§ **PROBLEM REQUIREMENTS**: List all lines of the data that include the string "this".

§ **EXCERPTED DATA**:
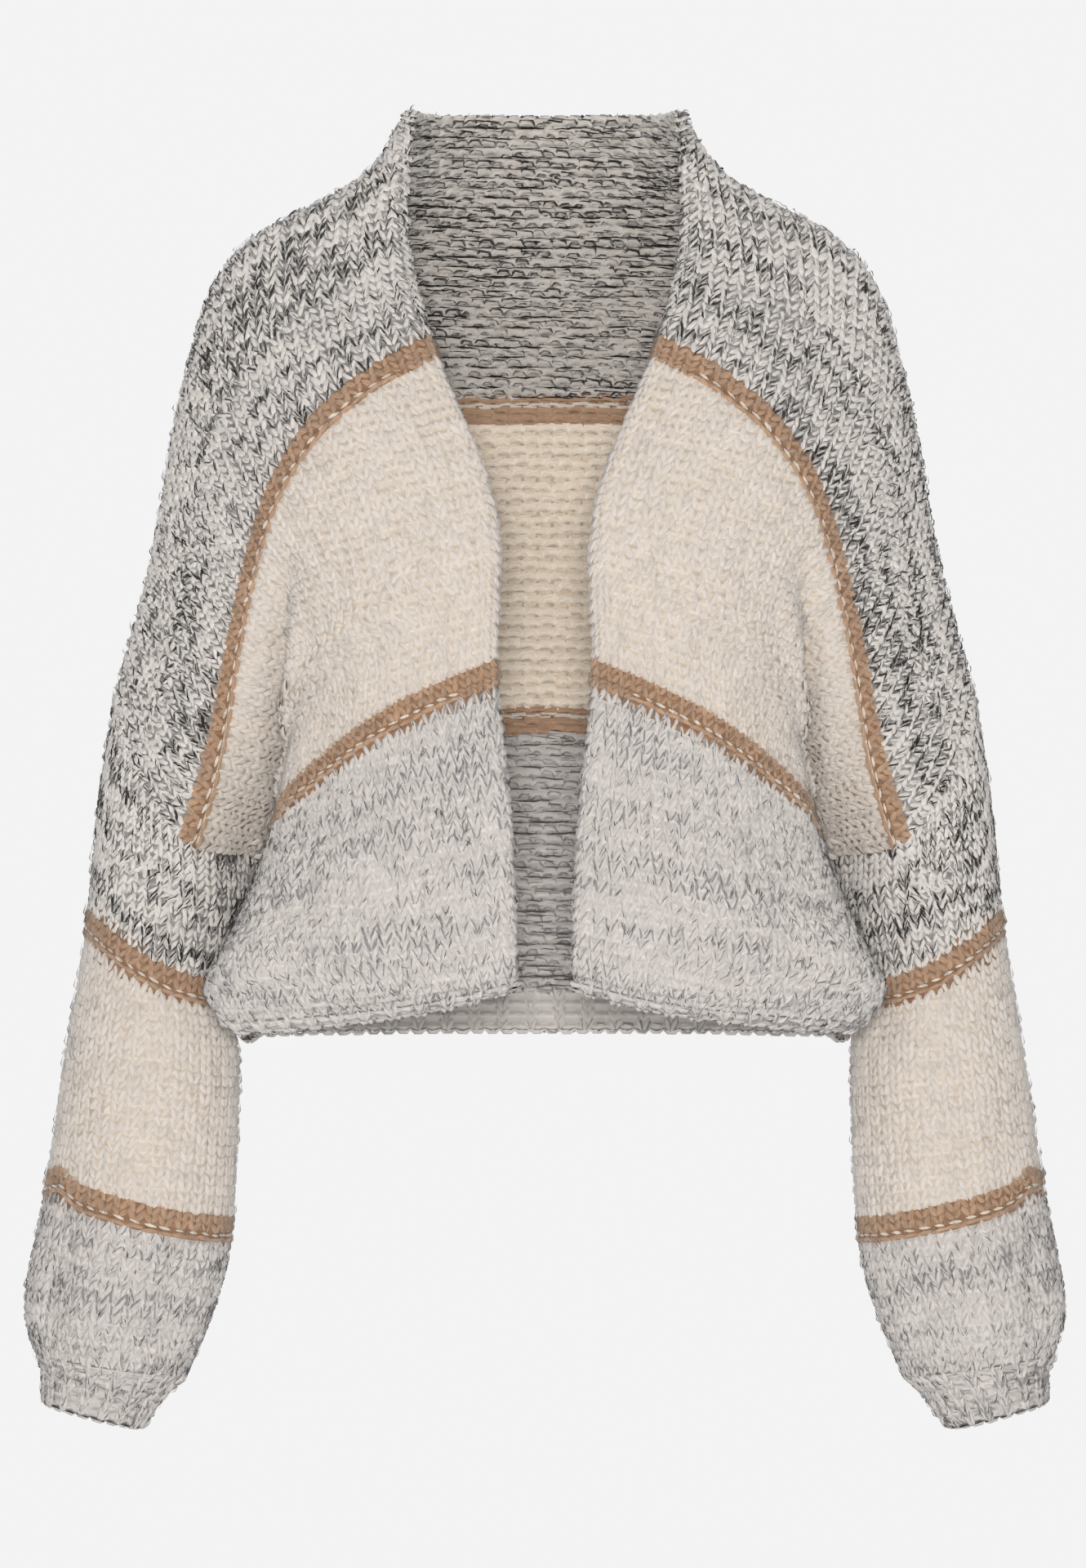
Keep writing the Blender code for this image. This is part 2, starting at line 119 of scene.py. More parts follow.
# ---- sections of the back, from the shoulder line down: centre, blade, turn, side, tuck, end ----
BACK_SECTIONS = (
    # name, steps, the first three places, then the last three
    ("yoke", 3, (0, 80, -40), (62, 77, -42), (122, 60, -62),
     (178, 44, -110), (206, 36, -240), (234, 30, -330)),
    ("stripe_high", 3, (0, 88, -125), (66, 87, -128), (126, 80, -150),
     (161, 70, -205), (186, 58, -300), (201, 50, -376)),
    ("cream", 4, (0, 95, -215), (70, 95, -218), (130, 84, -245),
     (154, 68, -300), (158, 44, -352), (160, 6, -386)),
    ("stripe_low", 4, (0, 100, -305), (70, 101, -307), (135, 94, -320),
     (162, 74, -350), (158, 46, -386), (152, 7, -410)),
    ("mid", 2, (0, 104, -370), (70, 106, -371), (140, 99, -380),
     (172, 78, -394), (164, 50, -412), (154, 8, -428)),
    ("low", 2, (0, 106, -425), (70, 109, -425), (142, 103, -430),
     (180, 82, -434), (170, 53, -440), (158, 9, -444)),
    ("widest", 2, (0, 105, -450), (70, 108, -450), (140, 102, -452),
     (180, 81, -453), (171, 53, -456), (161, 10, -457)),
    ("hem", 2, (0, 102, -461), (70, 104, -461), (138, 99, -462),
     (174, 80, -463), (168, 52, -466), (162, 10, -466)),
)
NECK_EDGE = ((0, 72, 45), (40, 66, 45), (68, 42, 43), (78, 10, 41))

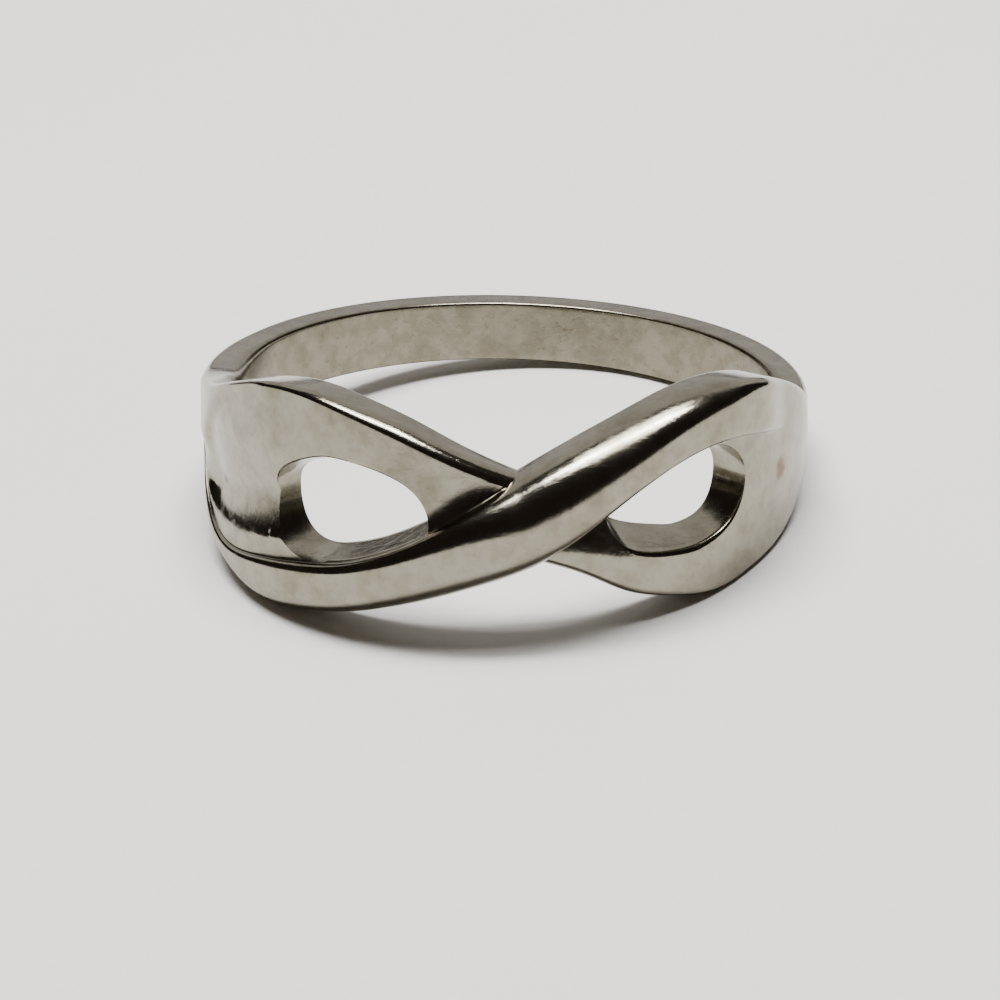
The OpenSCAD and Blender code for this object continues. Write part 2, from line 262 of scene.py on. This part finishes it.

§ **FINISHED EXERCISE**:
Keep writing the Blender code for this image. This is part 2, starting at line 119 of scene.py. More parts follow.
The OpenSCAD and Blender code for this object continues. Write part 2, from line 262 of scene.py on. This part finishes it.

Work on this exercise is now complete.